Exercise aim: Extract all data as written.

Source data:
□ □ □

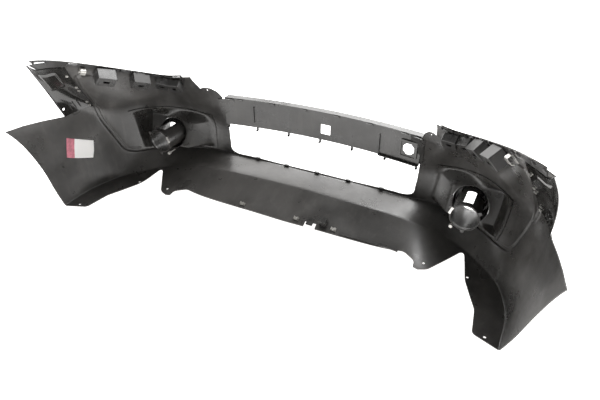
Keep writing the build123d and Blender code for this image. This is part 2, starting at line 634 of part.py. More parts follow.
# ---------------------------------------------------------------- skirt
def skirt_seat(x, back):
    """Plane on the skirt's inner surface: x along the skirt, z into the vehicle."""
    station = np.interp(x, NET[SKIRT_INDEX, :, 0], range(-LAST_STATION, LAST_STATION + 1))
    row = 7 + 2 * back
    across = skin(station + 0.05, row, SKIRT_ROWS) - skin(station - 0.05, row, SKIRT_ROWS)
    return Plane(raised(station, row, 0.3, SKIRT_ROWS), x_dir=Vector(*across),
                 z_dir=Vector(*inward(station, row, SKIRT_ROWS)))


def build_skirt_fittings():
    with BuildPart() as clips:
        for x in SKIRT_CLIPS:
            seat = skirt_seat(x, 0.8)
            with BuildSketch(seat):
                Rectangle(20, 12)
            extrude(amount=3)
            with BuildSketch(seat):
                with GridLocations(13, 0, 2, 1):
                    Rectangle(3, 10)
            extrude(amount=11)
    finish(clips, "skirt_clips")
    with BuildPart() as tab:
        with BuildSketch(skirt_seat(TAB_X, 0.78)):
            RectangleRounded(26, 30, 3)
            with Locations((0, -4)):
                Circle(4.5, mode=Mode.SUBTRACT)
        extrude(amount=2)
    finish(tab, "skirt_lock_tab")
    with BuildPart() as post:
        with BuildSketch(skirt_seat(POST_X, 0.74)):
            Rectangle(28, 20)
            Rectangle(24, 16, mode=Mode.SUBTRACT)
        extrude(amount=34)
        with BuildSketch(skirt_seat(POST_X, 0.74).offset(31)):
            Rectangle(28, 20)
        extrude(amount=3)
    finish(post, "skirt_duct_post")
    rows = [[raised(s, r, 0.3, SKIRT_ROWS) for s in np.linspace(*STRIP_STATIONS, 15)]
            for r in np.linspace(8.62, 8.74, 4)]
    with BuildPart() as rail:
        add(sheet(rows, 5, (0, 0.5, 1)))
    finish(rail, "skirt_rail")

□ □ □

Final result:
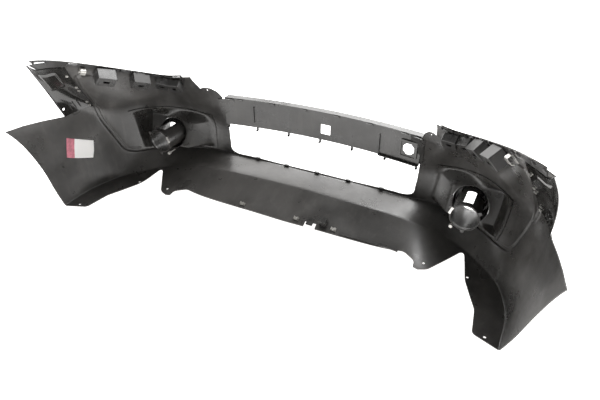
Keep writing the build123d and Blender code for this image. This is part 2, starting at line 634 of part.py. More parts follow.
# ---------------------------------------------------------------- skirt
def skirt_seat(x, back):
    """Plane on the skirt's inner surface: x along the skirt, z into the vehicle."""
    station = np.interp(x, NET[SKIRT_INDEX, :, 0], range(-LAST_STATION, LAST_STATION + 1))
    row = 7 + 2 * back
    across = skin(station + 0.05, row, SKIRT_ROWS) - skin(station - 0.05, row, SKIRT_ROWS)
    return Plane(raised(station, row, 0.3, SKIRT_ROWS), x_dir=Vector(*across),
                 z_dir=Vector(*inward(station, row, SKIRT_ROWS)))


def build_skirt_fittings():
    with BuildPart() as clips:
        for x in SKIRT_CLIPS:
            seat = skirt_seat(x, 0.8)
            with BuildSketch(seat):
                Rectangle(20, 12)
            extrude(amount=3)
            with BuildSketch(seat):
                with GridLocations(13, 0, 2, 1):
                    Rectangle(3, 10)
            extrude(amount=11)
    finish(clips, "skirt_clips")
    with BuildPart() as tab:
        with BuildSketch(skirt_seat(TAB_X, 0.78)):
            RectangleRounded(26, 30, 3)
            with Locations((0, -4)):
                Circle(4.5, mode=Mode.SUBTRACT)
        extrude(amount=2)
    finish(tab, "skirt_lock_tab")
    with BuildPart() as post:
        with BuildSketch(skirt_seat(POST_X, 0.74)):
            Rectangle(28, 20)
            Rectangle(24, 16, mode=Mode.SUBTRACT)
        extrude(amount=34)
        with BuildSketch(skirt_seat(POST_X, 0.74).offset(31)):
            Rectangle(28, 20)
        extrude(amount=3)
    finish(post, "skirt_duct_post")
    rows = [[raised(s, r, 0.3, SKIRT_ROWS) for s in np.linspace(*STRIP_STATIONS, 15)]
            for r in np.linspace(8.62, 8.74, 4)]
    with BuildPart() as rail:
        add(sheet(rows, 5, (0, 0.5, 1)))
    finish(rail, "skirt_rail")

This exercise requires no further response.